The interaction between Rennie and her Heavy Father is a good deal more interesting than Jason's shenanigans aboard the aptly named Lazarus: many horror-fans deem this the worst FRIDAY film due to the many bloodless and unimaginative kills.  (The most interesting shipboard scene is when Rennie drives off Jason by stabbing him in the eye with "Stephen King's pen!") At least a third of the film deals with Jason's shipbound rampage, making one wonder how the ship manages to get to New York while most of the crew is being killed off.  But Rennie, her boyfriend, McCullough and a few others manage to get off the ship in a lifeboat and steer themselves to the Big Apple.  Jason, undeterred  by water under certain circumstances (i.e., whenever the writer so desires), follows them.

Some fans were bothered by the fact that the film heavily advertises Jason's venture into Manhattan but offers only a few piddling set-pieces.  As soon as the escapees arrive in New York, they're immediately held up-- surely the outsider's archetypal notion of New York's burgeoning criminality.  Jason also visits the subway and a deli, and terrifies some gang-bangers by showing them his monstrous face.  These are unimaginative scenarios but I have seen much worse.  There's greater suspense in trying to figure out why Rennie keeps having visions of Jason-as-a-child even as adult Jason keeps chasing her down.  Eventually, shortly before Jason helpfully kills McCullough, Rennie experiences a memory breakthrough.  After her uncle tossed her in the lake, child-Jason materialized in the water and tried to drag young Rennie down to a watery grave.  Young Rennie is rescued by the man who endangered her in the first place, but not until McCullough is killed by Jason does he truly realize that he's tampered with the supernatural. 
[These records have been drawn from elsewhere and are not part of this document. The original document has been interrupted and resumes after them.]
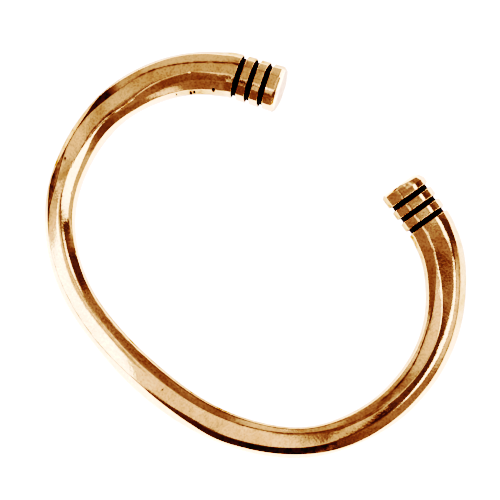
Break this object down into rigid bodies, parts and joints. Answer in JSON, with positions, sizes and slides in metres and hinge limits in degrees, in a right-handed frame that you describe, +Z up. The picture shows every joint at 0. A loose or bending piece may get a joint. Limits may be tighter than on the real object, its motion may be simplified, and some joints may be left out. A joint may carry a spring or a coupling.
{
  "type": "bronze bracelet",
  "caption": "Open oval bracelet: one solid bronze bar filed into long flats, thicker at its blunt ends, with parallel grooves cut round each end.",
  "frame": {"origin": "on the surface that the bracelet lies on, under the middle of its bounding box", "axes": "+X across the wrist, the long way of the oval; +Y from the back of the oval out through the gap; +Z up, through the oval, where the wrist goes"},
  "size_m": [0.069, 0.0542, 0.0074],
  "materials": {
    "bronze": "polished cast bronze, with brown patina and black oxide in the grooves"
  },
  "bodies": {
    "root": {"bracelet": "bronze"}
  },
  "joints": []
}
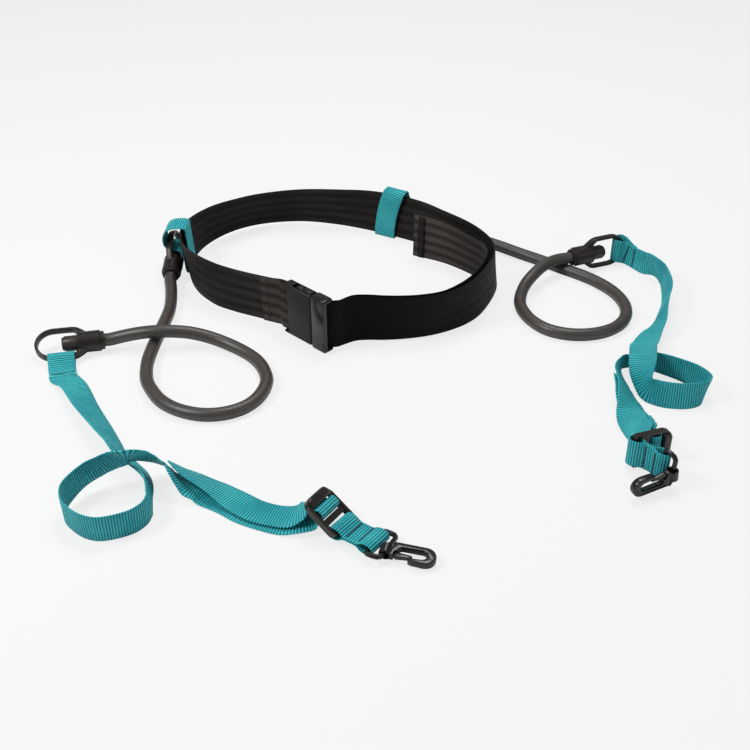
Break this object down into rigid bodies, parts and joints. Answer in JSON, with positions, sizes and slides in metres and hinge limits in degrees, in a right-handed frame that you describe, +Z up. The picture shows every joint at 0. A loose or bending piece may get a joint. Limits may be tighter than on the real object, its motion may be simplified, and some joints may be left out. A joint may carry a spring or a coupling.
{
  "type": "swim tether",
  "caption": "Waist belt of webbing with a side-release buckle, rubber tubes in ringed sleeves and adjustable webbing straps ending in plastic snap hooks.",
  "frame": {"origin": "on the floor under the middle of the box round the belt, rings and hooks, without the tubes and straps", "axes": "+Z up from the floor it lies on, the buckle side of the belt toward -Y, the two tethers to -X and +X"},
  "size_m": [0.6389, 0.588, 0.0588],
  "materials": {
    "belt_webbing": "woven",
    "loop_webbing": "woven",
    "strap_webbing": "woven",
    "buckle_plastic": "satin",
    "moulded_plastic": "satin",
    "plug_plastic": "satin",
    "tube_rubber": "satin",
    "lock_plastic": "glossy",
    "hook_plastic": "glossy"
  },
  "bodies": {
    "belt": {"belt_webbing": "belt_webbing", "belt_webbing_front": "belt_webbing", "belt_tail": "belt_webbing", "buckle_housing": "buckle_plastic"},
    "fork": {"buckle_fork": "buckle_plastic"},
    "prong_upper": {"buckle_prong_upper": "buckle_plastic"},
    "prong_lower": {"buckle_prong_lower": "buckle_plastic"},
    "loop_left": {"belt_loop_left": "loop_webbing"},
    "tether_left": {"ring_sleeve_inner_left": "moulded_plastic", "tube_plug_inner_left": "plug_plastic", "tube_left": "tube_rubber", "ring_sleeve_outer_left": "moulded_plastic", "tube_plug_outer_left": "plug_plastic"},
    "strap_left": {"strap_run_left": "strap_webbing", "strap_tail_left": "strap_webbing", "ladder_lock_left": "lock_plastic"},
    "tab_left": {"hook_tab_left": "loop_webbing"},
    "eye_left": {"hook_eye_left": "hook_plastic"},
    "hook_left": {"hook_body_left": "hook_plastic"},
    "gate_left": {"hook_gate_left": "hook_plastic"},
    "loop_right": {"belt_loop_right": "loop_webbing"},
    "tether_right": {"ring_sleeve_inner_right": "moulded_plastic", "tube_plug_inner_right": "plug_plastic", "tube_right": "tube_rubber", "ring_sleeve_outer_right": "moulded_plastic", "tube_plug_outer_right": "plug_plastic"},
    "strap_right": {"strap_run_right": "strap_webbing", "strap_tail_right": "strap_webbing", "ladder_lock_right": "lock_plastic"},
    "tab_right": {"hook_tab_right": "loop_webbing"},
    "eye_right": {"hook_eye_right": "hook_plastic"},
    "hook_right": {"hook_body_right": "hook_plastic"},
    "gate_right": {"hook_gate_right": "hook_plastic"}
  },
  "joints": [
    {"name": "buckle_release", "type": "slide", "parent": "belt", "child": "fork", "axis": [0.7193, -0.6947, 0], "range_m": [0, 0.024], "deforming": ["belt_webbing_front", "belt_tail"]},
    {"name": "prong_upper_squeeze", "type": "hinge", "parent": "fork", "child": "prong_upper", "pos_m": [-0.03305, 0.02288, 0.0446], "axis": [-0.6947, -0.7193, 0], "range_deg": [0, 5], "stiffness_Nm_per_rad": 1},
    {"name": "prong_lower_squeeze", "type": "hinge", "parent": "fork", "child": "prong_lower", "pos_m": [-0.03305, 0.02288, 0.0146], "axis": [-0.6947, -0.7193, 0], "range_deg": [-5, 0], "stiffness_Nm_per_rad": 1},
    {"name": "loop_travel_left", "type": "hinge", "parent": "belt", "child": "loop_left", "pos_m": [-0.0728, 0.18333, 0.025], "axis": [0, 0, 1], "range_deg": [0, 1.5]},
    {"name": "tether_swing_left", "type": "hinge", "parent": "loop_left", "child": "tether_left", "pos_m": [-0.19563, 0.17808, 0.03585], "axis": [0, 0, 1], "range_deg": [-5, 5]},
    {"name": "strap_swing_left", "type": "hinge", "parent": "tether_left", "child": "strap_left", "pos_m": [-0.27412, -0.01065, 0.00585], "axis": [-0.9799, -0.1994, 0], "range_deg": [0, 60]},
    {"name": "tab_swing_left", "type": "hinge", "parent": "strap_left", "child": "tab_left", "pos_m": [0.00139, -0.25221, 0.00765], "axis": [-0.4705, -0.8721, 0.1345], "range_deg": [0, 20]},
    {"name": "eye_swing_left", "type": "hinge", "parent": "tab_left", "child": "eye_left", "pos_m": [0.02642, -0.26878, 0.00629], "axis": [-0.4522, -0.8898, 0.061], "range_deg": [0, 15]},
    {"name": "hook_swing_left", "type": "hinge", "parent": "eye_left", "child": "hook_left", "pos_m": [0.03711, -0.27423, 0.00608], "axis": [-0.4522, -0.8898, 0.061], "range_deg": [0, 40]},
    {"name": "gate_open_left", "type": "hinge", "parent": "hook_left", "child": "gate_left", "pos_m": [0.0428, -0.28395, 0.00584], "axis": [0.0169, -0.0761, 0.997], "range_deg": [0, 12], "stiffness_Nm_per_rad": 0.02},
    {"name": "loop_travel_right", "type": "slide", "parent": "belt", "child": "loop_right", "axis": [-0.866, 0.5, 0], "range_m": [-0.003, 0.003]},
    {"name": "tether_swing_right", "type": "hinge", "parent": "loop_right", "child": "tether_right", "pos_m": [0.06228, 0.27673, 0.03257], "axis": [0, 0, 1], "range_deg": [-5, 1.5]},
    {"name": "strap_swing_right", "type": "hinge", "parent": "tether_right", "child": "strap_right", "pos_m": [0.29972, 0.1949, 0.0184], "axis": [0, 0, 1], "range_deg": [-3, 12]},
    {"name": "tab_swing_right", "type": "hinge", "parent": "strap_right", "child": "tab_right", "pos_m": [0.24264, -0.1694, 0.0169], "axis": [0, 0, 1], "range_deg": [-6, 10]},
    {"name": "eye_swing_right", "type": "hinge", "parent": "tab_right", "child": "eye_right", "pos_m": [0.26242, -0.18784, 0.018], "axis": [0.037, -0.0592, 0.9976], "range_deg": [-10, 10]},
    {"name": "hook_swing_right", "type": "hinge", "parent": "eye_right", "child": "hook_right", "pos_m": [0.26876, -0.198, 0.01716], "axis": [0.037, -0.0592, 0.9976], "range_deg": [-20, 25]},
    {"name": "gate_open_right", "type": "hinge", "parent": "hook_right", "child": "gate_right", "pos_m": [0.26022, -0.20162, 0.0173], "axis": [0.3907, -0.9205, 0], "range_deg": [0, 12], "stiffness_Nm_per_rad": 0.02}
  ],
  "couplings": [
    {"joint": "prong_lower_squeeze", "follows": "prong_upper_squeeze", "ratio": -1}
  ]
}
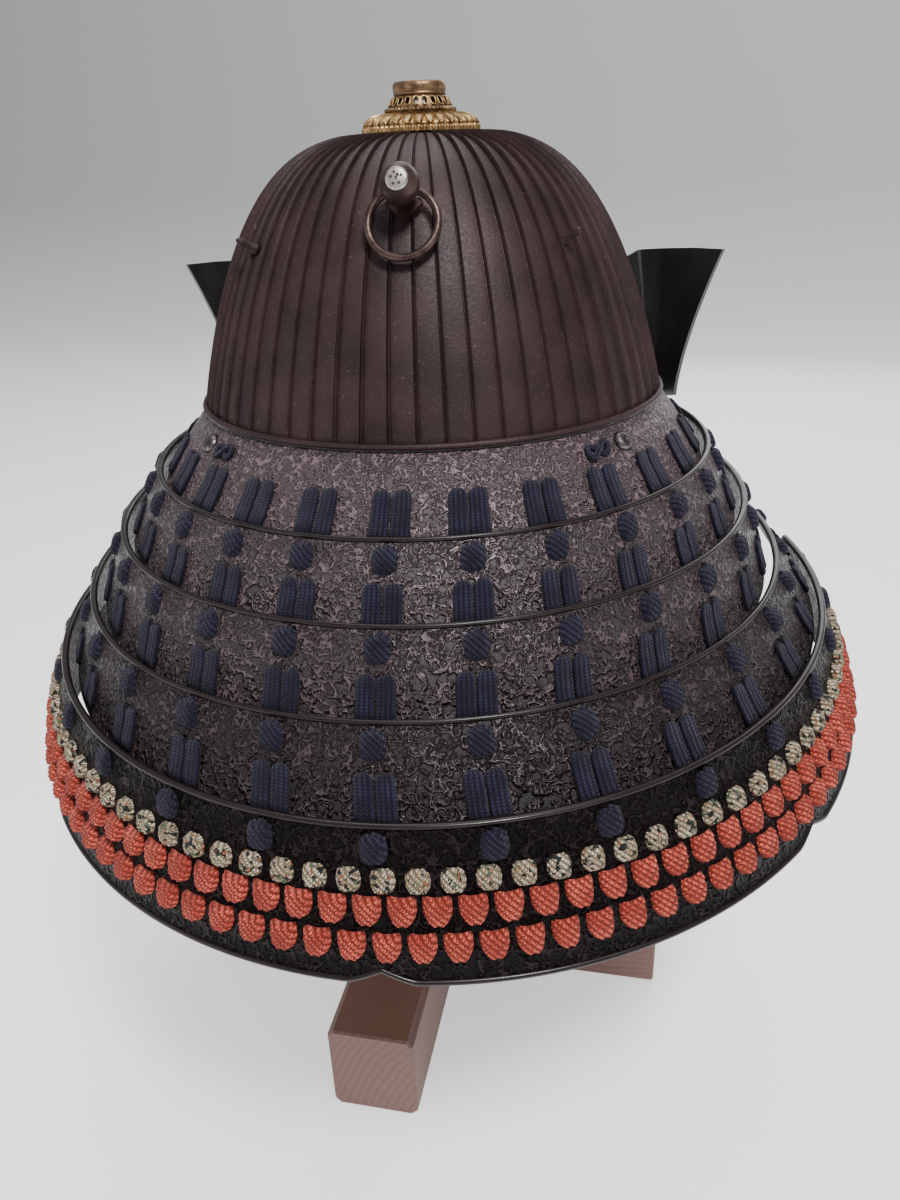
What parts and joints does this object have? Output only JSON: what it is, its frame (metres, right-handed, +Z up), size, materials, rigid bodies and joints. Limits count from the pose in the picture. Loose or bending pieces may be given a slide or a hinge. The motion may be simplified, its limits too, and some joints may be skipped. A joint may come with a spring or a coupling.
{
  "type": "samurai helmet on wooden stand",
  "caption": "Ridged iron bowl helmet with a laced lame neck guard, turned-back wings, crown ornament and badge ring, held up by a plain cross-foot wooden stand",
  "frame": {"origin": "on the underside of the stand's foot, directly below the middle of the bowl", "axes": "+Z is up, -Y is where the helmet faces, +Y is its back, +X is the wearer's left"},
  "size_m": [0.3851, 0.3753, 0.4588],
  "materials": {
    "russet_iron": "dark red-brown russeted iron plates, satin, finely pitted",
    "lame_lacquer": "dark brown-black lacquer with a raised crackled texture, semi gloss",
    "black_lacquer": "smooth black lacquer, high gloss",
    "silk_lace": "dark navy flat silk braid",
    "gilt_brass": "gilt openwork, satin, darker in the recesses",
    "bronze": "dark bronze, polished on the high places",
    "dark_silver": "dark silver, rubbed bright on top",
    "silver": "pale silver, satin",
    "stand_wood": "plain sawn wood, reddish grey-brown, matt"
  },
  "bodies": {
    "helmet": {"bowl": "russet_iron", "neck_band": "russet_iron", "peak": "black_lacquer", "crown_petal_ring": "gilt_brass", "crown_collar": "gilt_brass", "ring_post": "bronze", "ring_post_disc": "silver", "peg_back_left": "russet_iron", "peg_back_right": "russet_iron", "peg_front_left": "russet_iron", "peg_front_right": "russet_iron", "wing_left": "black_lacquer", "stud_left": "dark_silver", "tie_knot_left": "silk_lace", "wing_right": "black_lacquer", "stud_right": "dark_silver", "tie_knot_right": "silk_lace", "lame_1": "lame_lacquer", "lame_2": "lame_lacquer", "lame_3": "lame_lacquer", "lame_4": "lame_lacquer", "lame_5": "lame_lacquer", "lacing_01": "silk_lace", "lacing_02": "silk_lace", "lacing_03": "silk_lace", "lacing_04": "silk_lace", "lacing_05": "silk_lace", "lacing_06": "silk_lace", "lacing_07": "silk_lace", "lacing_08": "silk_lace", "lacing_09": "silk_lace", "lacing_10": "silk_lace", "lacing_11": "silk_lace", "lacing_12": "silk_lace", "lacing_13": "silk_lace", "lacing_14": "silk_lace", "lacing_15": "silk_lace", "lacing_16": "silk_lace", "lacing_17": "silk_lace", "stand_head": "stand_wood", "foot_beam_long": "stand_wood", "foot_beam_cross": "stand_wood", "stand_column": "stand_wood"},
    "ring": {"badge_ring": "bronze"}
  },
  "joints": [
    {"name": "ring_swing", "type": "hinge", "parent": "helmet", "child": "ring", "pos_m": [-0.0029, 0.0804, 0.4201], "axis": [1, 0, 0], "range_deg": [0, 120]}
  ]
}
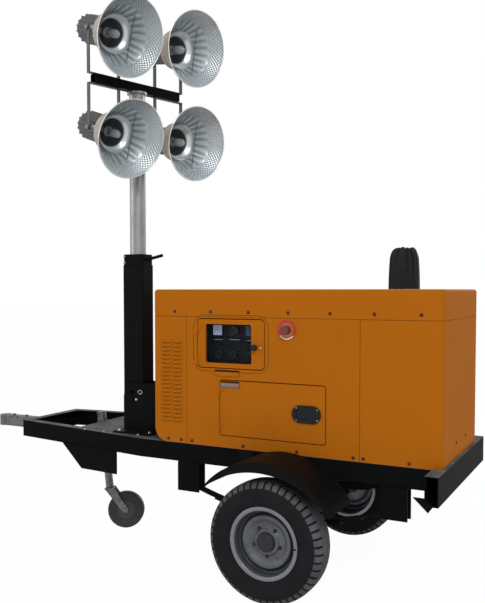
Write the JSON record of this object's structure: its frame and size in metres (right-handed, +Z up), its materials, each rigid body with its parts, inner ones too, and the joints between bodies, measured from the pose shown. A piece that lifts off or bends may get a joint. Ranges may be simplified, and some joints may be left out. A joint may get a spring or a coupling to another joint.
{
  "type": "mobile light tower",
  "caption": "Single-axle trailer with a closed orange generator canopy, a folding telescopic mast on the front deck and tiltable round floodlights.",
  "frame": {"origin": "on the ground, under the middle of the trailer's overall box", "axes": "+X points to the rear, +Y to the trailer's right-hand side, +Z up"},
  "size_m": [3.112, 1.36, 3.0976],
  "materials": {
    "frame_black": "satin black paint",
    "deck_plate": "worn black paint",
    "coupling_grey": "grey cast metal",
    "canopy_orange": "satin orange paint",
    "panel_dark": "matt dark plastic",
    "pane_clear": "clear pane",
    "stop_red": "red plastic",
    "engine_grey": "plain block",
    "exhaust_grey": "grey paint",
    "cover_black": "dark cloth",
    "mast_black": "black paint",
    "mast_steel": "galvanised steel",
    "yoke_steel": "black paint",
    "lamp_shell": "spun aluminium",
    "bulb_glass": "frosted glass",
    "jockey_steel": "galvanised steel",
    "jockey_rubber": "solid black rubber",
    "rim_silver": "silver paint",
    "tyre_black": "dusty black rubber"
  },
  "bodies": {
    "trailer": {"chassis_frame": "frame_black", "rear_beam": "frame_black", "axle": "frame_black", "leaf_spring_left": "frame_black", "leaf_spring_right": "frame_black", "fender_left": "frame_black", "fender_right": "frame_black", "front_deck": "deck_plate", "tow_coupling": "coupling_grey", "canopy_floor": "canopy_orange", "canopy_front": "canopy_orange", "canopy_left_front": "canopy_orange", "canopy_left_mid": "canopy_orange", "canopy_left_rear": "canopy_orange", "canopy_right_front": "canopy_orange", "canopy_right_mid": "canopy_orange", "canopy_right_rear": "canopy_orange", "canopy_rear": "canopy_orange", "canopy_roof": "canopy_orange", "control_panel": "panel_dark", "emergency_stop": "stop_red", "engine_block": "engine_grey", "exhaust_stub": "exhaust_grey", "exhaust_cover": "cover_black", "mast_post": "mast_black", "jockey_sleeve": "jockey_steel"},
    "wheel_left": {"wheel_left": "rim_silver", "tyre_left": "tyre_black"},
    "wheel_right": {"wheel_right": "rim_silver", "tyre_right": "tyre_black"},
    "jockey_leg": {"jockey_leg": "jockey_steel"},
    "jockey_castor": {"jockey_fork": "jockey_steel"},
    "jockey_wheel": {"jockey_wheel": "jockey_rubber"},
    "mast_column": {"mast_outer": "mast_black", "mast_collar": "mast_black"},
    "mast_tube": {"mast_inner": "mast_steel"},
    "head": {"head_bar": "mast_black", "yoke_1": "yoke_steel", "yoke_2": "yoke_steel", "yoke_3": "yoke_steel", "yoke_4": "yoke_steel"},
    "lamp_1": {"lamp_1": "lamp_shell", "bulb_1": "bulb_glass"},
    "lamp_2": {"lamp_2": "lamp_shell", "bulb_2": "bulb_glass"},
    "lamp_3": {"lamp_3": "lamp_shell", "bulb_3": "bulb_glass"},
    "lamp_4": {"lamp_4": "lamp_shell", "bulb_4": "bulb_glass"},
    "window": {"window_door": "canopy_orange", "window_pane": "pane_clear"},
    "service_left": {"service_door_left": "canopy_orange", "door_latch_left": "panel_dark"},
    "service_right": {"service_door_right": "canopy_orange", "door_latch_right": "panel_dark"}
  },
  "joints": [
    {"name": "wheel_left_spin", "type": "hinge", "parent": "trailer", "child": "wheel_left", "pos_m": [0.76, -0.577, 0.297], "axis": [0, 1, 0], "continuous": true},
    {"name": "wheel_right_spin", "type": "hinge", "parent": "trailer", "child": "wheel_right", "pos_m": [0.76, 0.577, 0.297], "axis": [0, 1, 0], "continuous": true},
    {"name": "jockey_lift", "type": "slide", "parent": "trailer", "child": "jockey_leg", "axis": [-0.1288, 0, 0.9917], "range_m": [0, 0.14]},
    {"name": "castor_swivel", "type": "hinge", "parent": "jockey_leg", "child": "jockey_castor", "pos_m": [-0.699, 0, 0.728], "axis": [-0.1288, 0, 0.9917], "continuous": true},
    {"name": "jockey_wheel_spin", "type": "hinge", "parent": "jockey_castor", "child": "jockey_wheel", "pos_m": [-0.54055, 0.04077, 0.11351], "axis": [-0.4594, 0.8862, -0.0597], "continuous": true},
    {"name": "mast_fold", "type": "hinge", "parent": "trailer", "child": "mast_column", "pos_m": [-0.29, -0.166, 0.858], "axis": [0, -1, 0], "range_deg": [0, 90]},
    {"name": "mast_slide", "type": "slide", "parent": "mast_column", "child": "mast_tube", "axis": [0, 0, 1], "range_m": [-0.3, 0]},
    {"name": "head_turn", "type": "hinge", "parent": "mast_tube", "child": "head", "pos_m": [-0.29, -0.166, 2.635], "axis": [0, 0, 1], "range_deg": [-150, 150]},
    {"name": "window_hinge", "type": "hinge", "parent": "trailer", "child": "window", "pos_m": [0.2545, -0.404, 1.2195], "axis": [0, 0, -1], "range_deg": [0, 110]},
    {"name": "service_left_hinge", "type": "hinge", "parent": "trailer", "child": "service_left", "pos_m": [0.3885, -0.404, 0.887], "axis": [0, 0, -1], "range_deg": [0, 110]},
    {"name": "service_right_hinge", "type": "hinge", "parent": "trailer", "child": "service_right", "pos_m": [0.3885, 0.404, 0.887], "axis": [0, 0, 1], "range_deg": [0, 110]},
    {"name": "lamp_1_tilt", "type": "hinge", "parent": "head", "child": "lamp_1", "pos_m": [-0.35724, -0.38595, 2.93], "axis": [-0.2924, -0.9563, 0], "range_deg": [-8, 40]},
    {"name": "lamp_2_tilt", "type": "hinge", "parent": "head", "child": "lamp_2", "pos_m": [-0.22276, 0.05395, 2.93], "axis": [-0.2924, -0.9563, 0], "range_deg": [-8, 40]},
    {"name": "lamp_3_tilt", "type": "hinge", "parent": "head", "child": "lamp_3", "pos_m": [-0.35724, -0.38595, 2.39], "axis": [-0.2924, -0.9563, 0], "range_deg": [-30, 10]},
    {"name": "lamp_4_tilt", "type": "hinge", "parent": "head", "child": "lamp_4", "pos_m": [-0.22276, 0.05395, 2.39], "axis": [-0.2924, -0.9563, 0], "range_deg": [-30, 10]}
  ]
}
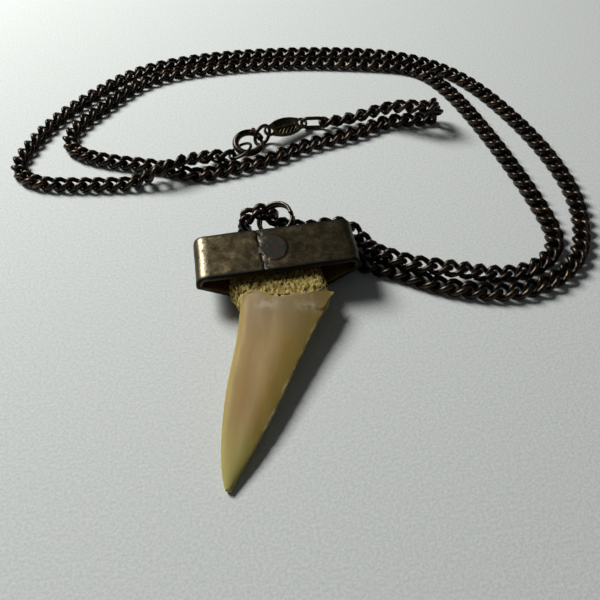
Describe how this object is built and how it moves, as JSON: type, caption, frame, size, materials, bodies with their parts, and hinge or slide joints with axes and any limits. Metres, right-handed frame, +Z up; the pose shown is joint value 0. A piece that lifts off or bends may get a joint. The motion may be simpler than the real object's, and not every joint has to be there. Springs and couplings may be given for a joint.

As for Rennie, she's "the one who got away," like Chris in Part Three.  The implication-- to the extent that director Rob Hedder's jumbled script holds together at all-- is that child Jason really did drown as established in Part One, but that somehow adult Jason is a manifestation of that spectre.  This is confirmed in the big finale, wherein Jason chases Rennie and her boyfriend down into the New York sewers.  By extreme dumb luck, the sewers are about to be subjected to a "toxic waste" flush, and the protagonists manage to leave Jason behind in the muck.  The toxic muck-- symbolically, the formidable waste-products of renowned pollution-center New York City-- purges the adult spectre of Jason, leaving behind the corpse of young Jason, the boy who drowned.  For good measure, Hedder even gets a little metaphysical, throwing in a quick shot of lightning flashing down from the heavens to zap the Statue of Liberty, as if both God and Lady Liberty finally decided to take a hand in Jason's (temporary) demise. 

MANHATTAN is, without a doubt, a big mess that doesn't deliver the thrills Jason-fans expected.  However, messy though it is, I like particular scenes in it, which is more than I can say for Parts Three and Five.